Erdoğan müjdeyi açıkladığında paketten ne tanınma ne doğalgaz ne de ilhak çıktı. Erdoğan, KKTC Cumhurbaşkanlığı’na bir külliye (saray) ve yanına promosyon olarak da bir millet bahçesi yapacaklarını duyurdu. Kuzey Kıbrıs halkı tedirgindi elbette ama müjde adı altında böyle bir aşağılanmayı herhalde beklemiyorlardı. Öyle ya güya Erdoğan, KKTC’yi dünyaya tanıtmaktan bağımsız bir “Kıbrıs Türk devleti”nden bahsediyor ama o bahsettiği “devlet”i en başta kendisi tanımıyor. Hadi yeni bir bina yapma sözü veriyorsun eski yönetim binasını ne diye “gecekondu” diye aşağılarsın? Üstelik senden bunu isteyen oldu mu? “Millet bahçesi” ise Erdoğan’ın Türkiye’de tüm illere yapmayı taahhüt ettiği bir seçim vaadiydi. “Yavru vatan” edebiyatını geçtik, Erdoğan Kuzey Kıbrıs’a açıkça vilayet muamelesi yapıyor. Aslında vilayet bile fazla, Kapalı Maraş’ın çevre düzenlemesi ve altyapı ihalesini TOKİ ile birlikte Konya Büyükşehir Belediyesi aldığına göre Kuzey Kıbrıs’ın statüsü Ankara nezdinde Konya’nın bir kazası seviyesine kadar düşürülmüş demektir. Erdoğan, kendisinin Konya’nın kazası gibi muamele ettiği bir siyasi oluşumu dünyaya devlet diye tanıtmaya çalışmaktadır.

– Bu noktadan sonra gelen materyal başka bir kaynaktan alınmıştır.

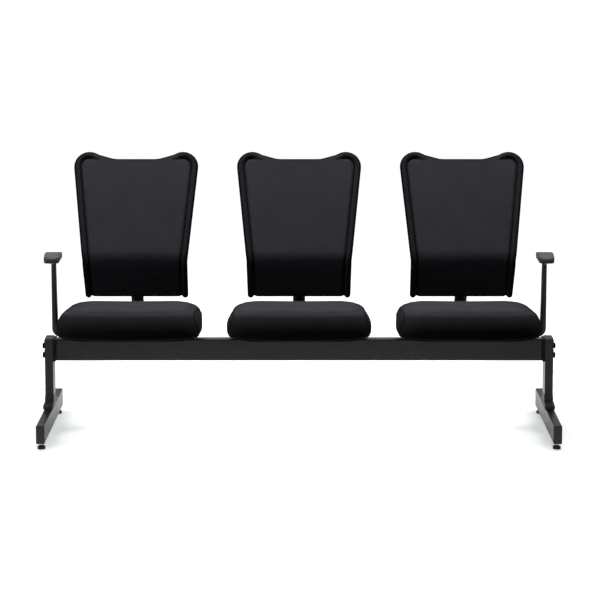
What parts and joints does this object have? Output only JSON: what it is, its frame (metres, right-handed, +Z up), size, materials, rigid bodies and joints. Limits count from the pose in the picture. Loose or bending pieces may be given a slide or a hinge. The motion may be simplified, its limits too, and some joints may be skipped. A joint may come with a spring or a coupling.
{
  "type": "beam seating",
  "caption": "Public seating: upholstered seats with tall fabric backs and end arms, on a steel beam between legs with levelling glides.",
  "frame": {"origin": "on the floor, below the middle of the seating: half way along the beam, and half way between the front ends of the feet and the rear of the backs, 18.3 mm ahead of the beam's own middle plane", "axes": "+X along the beam, to the right as seen from the front; +Y to the rear; +Z up; the seats face -Y"},
  "size_m": [1.839, 0.6873, 0.9717],
  "materials": {
    "frame_paint": "satin",
    "matt_paint": "matt",
    "black_plastic": "satin",
    "black_bolts": "satin",
    "plated_steel": "satin",
    "glide_plastic": "satin",
    "arm_paint": "satin",
    "pad_skin": "soft satin",
    "pan_wood": "plain birch plywood",
    "seat_fabric": "tight woven cover",
    "tube_steel": "satin",
    "back_fabric": "stretched knit sleeve"
  },
  "bodies": {
    "seating": {"beam": "frame_paint", "column_left": "frame_paint", "column_right": "frame_paint", "foot_left": "frame_paint", "foot_right": "frame_paint", "end_plate_left": "matt_paint", "end_plate_right": "matt_paint", "column_caps": "black_plastic", "foot_caps": "black_plastic", "collar_left": "black_plastic", "collar_right": "black_plastic", "leg_bolts": "black_bolts", "back_bolts": "black_bolts", "leg_spacers": "plated_steel", "glide_inserts": "plated_steel", "glide_locknuts": "plated_steel", "beam_inserts": "plated_steel", "bracket_bolts": "plated_steel", "seat_screws": "plated_steel", "arm_bolts": "plated_steel", "arm_pad_screws": "plated_steel", "arm_left": "arm_paint", "arm_right": "arm_paint", "arm_pad_left": "pad_skin", "arm_pad_right": "pad_skin", "bracket_left": "frame_paint", "j_bar_left": "frame_paint", "pan_left": "pan_wood", "cushion_left": "seat_fabric", "back_tube_left_l": "tube_steel", "back_tube_left_r": "tube_steel", "lumbar_plate_left": "tube_steel", "crossbar_left": "tube_steel", "tube_plugs_left": "black_plastic", "sleeve_left": "back_fabric", "bracket_middle": "frame_paint", "j_bar_middle": "frame_paint", "pan_middle": "pan_wood", "cushion_middle": "seat_fabric", "back_tube_middle_l": "tube_steel", "back_tube_middle_r": "tube_steel", "lumbar_plate_middle": "tube_steel", "crossbar_middle": "tube_steel", "tube_plugs_middle": "black_plastic", "sleeve_middle": "back_fabric", "bracket_right": "frame_paint", "j_bar_right": "frame_paint", "pan_right": "pan_wood", "cushion_right": "seat_fabric", "back_tube_right_l": "tube_steel", "back_tube_right_r": "tube_steel", "lumbar_plate_right": "tube_steel", "crossbar_right": "tube_steel", "tube_plugs_right": "black_plastic", "sleeve_right": "back_fabric"},
    "glide_front_left": {"glide_front_left": "glide_plastic"},
    "glide_front_right": {"glide_front_right": "glide_plastic"},
    "glide_rear_left": {"glide_rear_left": "glide_plastic"},
    "glide_rear_right": {"glide_rear_right": "glide_plastic"}
  },
  "joints": [
    {"name": "level_front_left", "type": "slide", "parent": "seating", "child": "glide_front_left", "axis": [0, 0, 1], "range_m": [-0.01, 0]},
    {"name": "level_front_right", "type": "slide", "parent": "seating", "child": "glide_front_right", "axis": [0, 0, 1], "range_m": [-0.01, 0]},
    {"name": "level_rear_left", "type": "slide", "parent": "seating", "child": "glide_rear_left", "axis": [0, 0, 1], "range_m": [-0.01, 0]},
    {"name": "level_rear_right", "type": "slide", "parent": "seating", "child": "glide_rear_right", "axis": [0, 0, 1], "range_m": [-0.01, 0]}
  ]
}
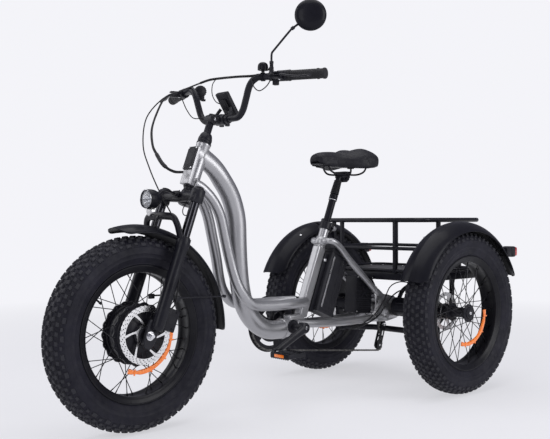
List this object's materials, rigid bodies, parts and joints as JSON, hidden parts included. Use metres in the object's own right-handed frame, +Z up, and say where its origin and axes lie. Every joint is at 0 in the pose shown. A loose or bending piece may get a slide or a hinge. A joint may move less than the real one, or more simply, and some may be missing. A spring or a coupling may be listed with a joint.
{
  "type": "electric adult tricycle",
  "caption": "Electric cargo tricycle with fat tyres, low step-through frame, sprung fork, hub motor in the front wheel and a rear basket between the two back wheels.",
  "frame": {"origin": "on the ground under the middle of the vehicle", "axes": "+X towards the rider's left, -Y towards the front wheel, +Z up"},
  "size_m": [0.8478, 1.8404, 1.351],
  "materials": {
    "silver_paint": "satin metallic silver paint",
    "silver": "brushed steel disc",
    "steel": "plain steel, slightly oily",
    "black_metal": "satin black powder coat",
    "black_plastic": "moulded black plastic",
    "battery": "fine-textured black case",
    "rubber": "matt black rubber",
    "tyre": "black tyre rubber with block tread",
    "rim": "gloss black anodised rim",
    "fender": "gloss black mudguard",
    "grey_panel": "grey coated sheet",
    "saddle": "black grained synthetic leather over foam"
  },
  "bodies": {
    "frame": {"head_tube": "silver_paint", "front_rack_plate": "black_plastic", "down_tube": "silver_paint", "side_tube_left": "silver_paint", "side_tube_right": "silver_paint", "seat_tube": "silver_paint", "seat_stays": "silver_paint", "chain_stay_left": "silver_paint", "chain_stay_right": "silver_paint", "seat_clamp": "black_metal", "battery_rail": "black_plastic", "controller_box": "black_plastic", "rear_subframe": "black_metal", "basket_base": "black_metal", "basket_floor": "grey_panel", "basket_rails": "black_metal", "rear_fender_left": "fender", "rear_fender_right": "fender", "chain": "steel", "derailleur": "black_metal", "rear_cables": "rubber"},
    "steering": {"fork_crown": "black_metal", "stem": "black_metal", "handlebar": "black_metal", "grip_left": "rubber", "grip_right": "rubber", "lever_clamp_left": "black_plastic", "lever_clamp_right": "black_plastic", "display": "black_plastic", "headlight": "black_plastic", "bell": "black_metal", "mirror_clamp": "black_metal", "front_cables": "rubber"},
    "lever_left": {"brake_lever_left": "black_metal"},
    "lever_right": {"brake_lever_right": "black_metal"},
    "mirror_arm": {"mirror_stalk": "black_metal"},
    "mirror": {"mirror_head": "black_plastic"},
    "fork_legs": {"fork_lowers": "black_metal", "front_axle": "steel", "front_caliper": "black_metal", "front_fender": "fender"},
    "front_wheel": {"front_tyre": "tyre", "front_rim": "rim", "front_hub_motor": "black_metal", "front_brake_disc": "silver"},
    "rear_wheel_left": {"rear_tyre_left": "tyre", "rear_rim_left": "rim", "rear_hub_left": "black_metal"},
    "rear_wheel_right": {"rear_tyre_right": "tyre", "rear_rim_right": "rim", "rear_hub_right": "black_metal"},
    "crankset": {"crank_left": "black_metal", "crank_right": "black_metal"},
    "left_pedal": {"pedal_left": "black_plastic"},
    "right_pedal": {"pedal_right": "black_plastic"},
    "sprockets": {"cassette": "steel"},
    "battery_pack": {"battery": "battery"},
    "seat_post": {"seatpost": "black_metal"},
    "seat": {"seat_head": "black_metal", "saddle": "saddle"}
  },
  "joints": [
    {"name": "steering", "type": "hinge", "parent": "frame", "child": "steering", "pos_m": [0, -0.412, 0.752], "axis": [0, 0.3551, 0.9348], "range_deg": [-50, 50]},
    {"name": "fork_travel", "type": "slide", "parent": "steering", "child": "fork_legs", "axis": [0, 0.3551, 0.9348], "range_m": [0, 0.03], "stiffness_N_per_m": 9000, "springref_m": -0.035},
    {"name": "front_wheel_spin", "type": "hinge", "parent": "fork_legs", "child": "front_wheel", "pos_m": [0, -0.628, 0.301], "axis": [1, 0, 0], "continuous": true},
    {"name": "rear_left_spin", "type": "hinge", "parent": "frame", "child": "rear_wheel_left", "pos_m": [0.361, 0.57, 0.301], "axis": [1, 0, 0], "continuous": true},
    {"name": "rear_right_spin", "type": "hinge", "parent": "frame", "child": "rear_wheel_right", "pos_m": [-0.361, 0.57, 0.301], "axis": [1, 0, 0], "continuous": true},
    {"name": "crank_spin", "type": "hinge", "parent": "frame", "child": "crankset", "pos_m": [0, 0.015, 0.268], "axis": [1, 0, 0], "continuous": true},
    {"name": "left_pedal_spin", "type": "hinge", "parent": "crankset", "child": "left_pedal", "pos_m": [0.098, -0.12881, 0.19786], "axis": [1, 0, 0], "continuous": true},
    {"name": "right_pedal_spin", "type": "hinge", "parent": "crankset", "child": "right_pedal", "pos_m": [-0.098, 0.15881, 0.33814], "axis": [1, 0, 0], "continuous": true},
    {"name": "sprocket_spin", "type": "hinge", "parent": "frame", "child": "sprockets", "pos_m": [0, 0.57, 0.301], "axis": [1, 0, 0], "continuous": true},
    {"name": "lever_left_pull", "type": "hinge", "parent": "steering", "child": "lever_left", "pos_m": [0.27203, -0.28534, 1.104], "axis": [0, 0, 1], "range_deg": [0, 14], "stiffness_Nm_per_rad": 0.6, "springref_deg": -28.65},
    {"name": "lever_right_pull", "type": "hinge", "parent": "steering", "child": "lever_right", "pos_m": [-0.27203, -0.28534, 1.104], "axis": [0, 0, -1], "range_deg": [0, 14], "stiffness_Nm_per_rad": 0.6, "springref_deg": -28.65},
    {"name": "mirror_swivel", "type": "hinge", "parent": "steering", "child": "mirror_arm", "pos_m": [0.222, -0.25673, 1.10498], "axis": [0, 0, 1], "range_deg": [-70, 70]},
    {"name": "mirror_turn", "type": "hinge", "parent": "mirror_arm", "child": "mirror", "pos_m": [0.274, -0.206, 1.261], "axis": [0.5455, 0.5831, 0.602], "range_deg": [-40, 40]},
    {"name": "battery_slide", "type": "slide", "parent": "frame", "child": "battery_pack", "axis": [0, 0.3809, 0.9246], "range_m": [0, 0.12]},
    {"name": "seat_height", "type": "slide", "parent": "frame", "child": "seat_post", "axis": [0, 0.3809, 0.9246], "range_m": [-0.07, 0.12]},
    {"name": "seat_suspension", "type": "slide", "parent": "seat_post", "child": "seat", "axis": [0, 0.3809, 0.9246], "range_m": [-0.028, 0], "stiffness_N_per_m": 20000, "springref_m": 0.008}
  ],
  "couplings": [
    {"joint": "sprocket_spin", "follows": "crank_spin", "ratio": 3.2}
  ]
}
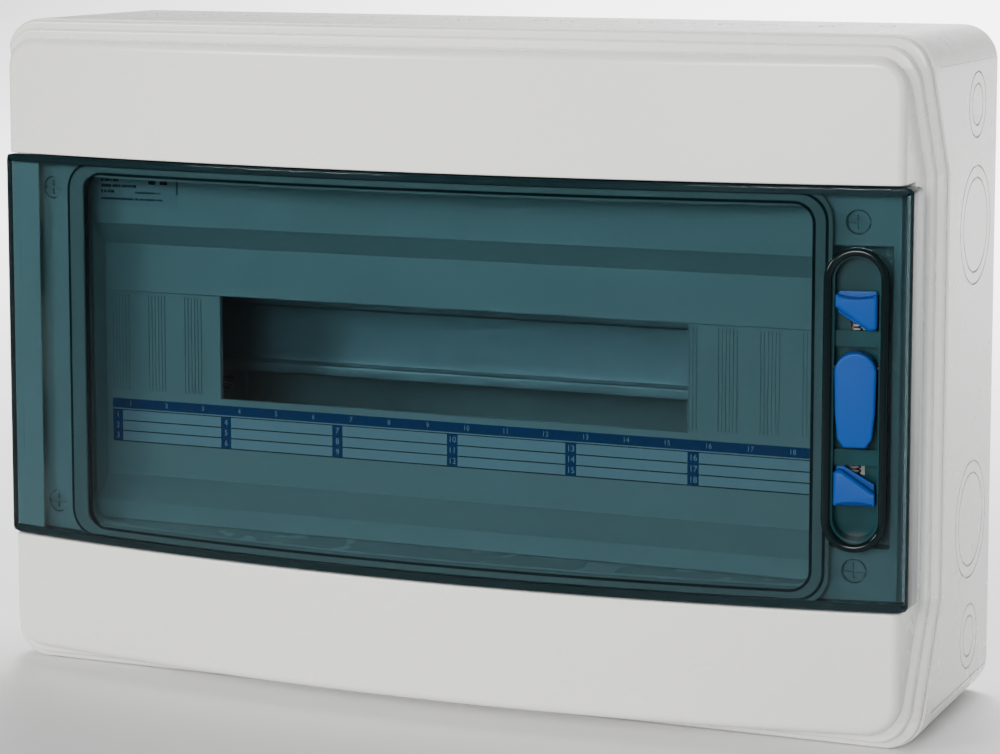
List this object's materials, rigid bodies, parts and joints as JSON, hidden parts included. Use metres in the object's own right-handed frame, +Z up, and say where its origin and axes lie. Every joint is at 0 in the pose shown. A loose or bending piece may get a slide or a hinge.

Bu muameleye karşı çıkan, tepki gösteren Kıbrıslılar hemen “nankör” diye damgalanıyor. Bu muameleye tepki göstermek izzet sahibi bir Kıbrıslı için elzemdir, buna nankörlük diyen Kıbrıs halkını kendi beslemesi olarak gören sömürgecinin kibrini açık etmektedir. Erdoğan’ın KKTC meclisindeki konuşmasını boykot eden CTP (Cumhuriyetçi Türk Partisi) ve TDP (Toplumcu Demokrasi Partisi) “Ankara’nın adamı” olmakla övünen Ersin Tatar tarafından “işbirlikçilik” ile suçlandı. Buna psikolojide yansıtma denen bir savunma mekanizması denir. Yani kişinin kendisinde olan olumsuz özellikleri karşı tarafta varmış gibi göstermesi. Ama burada sadece Ersin Tatar’ın Ankara işbirlikçiliği değil söz konusu olan. CTP ve TDP’nin Avrupa Birliği ve Batı emperyalizmi ile işbirliği içinde olduğu ima ediliyor ama o konuda da durum farklı değil. İnsanın aklına “dinime küfreden Müslüman olsa” deyimi geliyor. Zira Erdoğan’ın sivil ve asker müttefikleriyle izlediği Kıbrıs politikası sırtını “Anavatan”a değil Londra’ya dayamıştır. Washington’un icazet verdiği kadar uygulama alanı bulmaktadır. İşin bu boyutunu ayrıntılı şekilde bir başka yazıda ele alacağız.

Biz “Kıbrıs Kıbrıslılarındır” diye haykırmaya devam edeceğiz. Türk ve Rum Kıbrıslıların tek gerçek garantisi İngiliz üslerinin kapanması, tüm yabancı askerlerin adadan çıkmasıdır. Biz gidersek Kıbrıs’ta halkın güvenliği sağlanamaz diyenler önce Kutlu Adalı’nın hesabını versin. Çok müjde vermek istiyorduysanız Adalı cinayeti soruşturmasının yeniden açılması, cinayetteki rolleri açığa çıkmış katillerin tutuklanması bir müjde olabilirdi. Ama nerde! Onun yerine adada beslediğiniz ve kışkırttığınız faşistlerle halka gözdağı vermeye devam ediyorsunuz! Külliyeden müjde olmaz! Olursa da müteahhide, emperyaliste olur! Türk Kıbrıslılara en büyük müjde Türkiye’de istibdadın karşısında ekmek ve hürriyetin zaferi olacaktır! 

 

Bu yazı Gerçek gazetesinin Ağustos 2021 tarihli 143. sayısında yayınlanmıştır.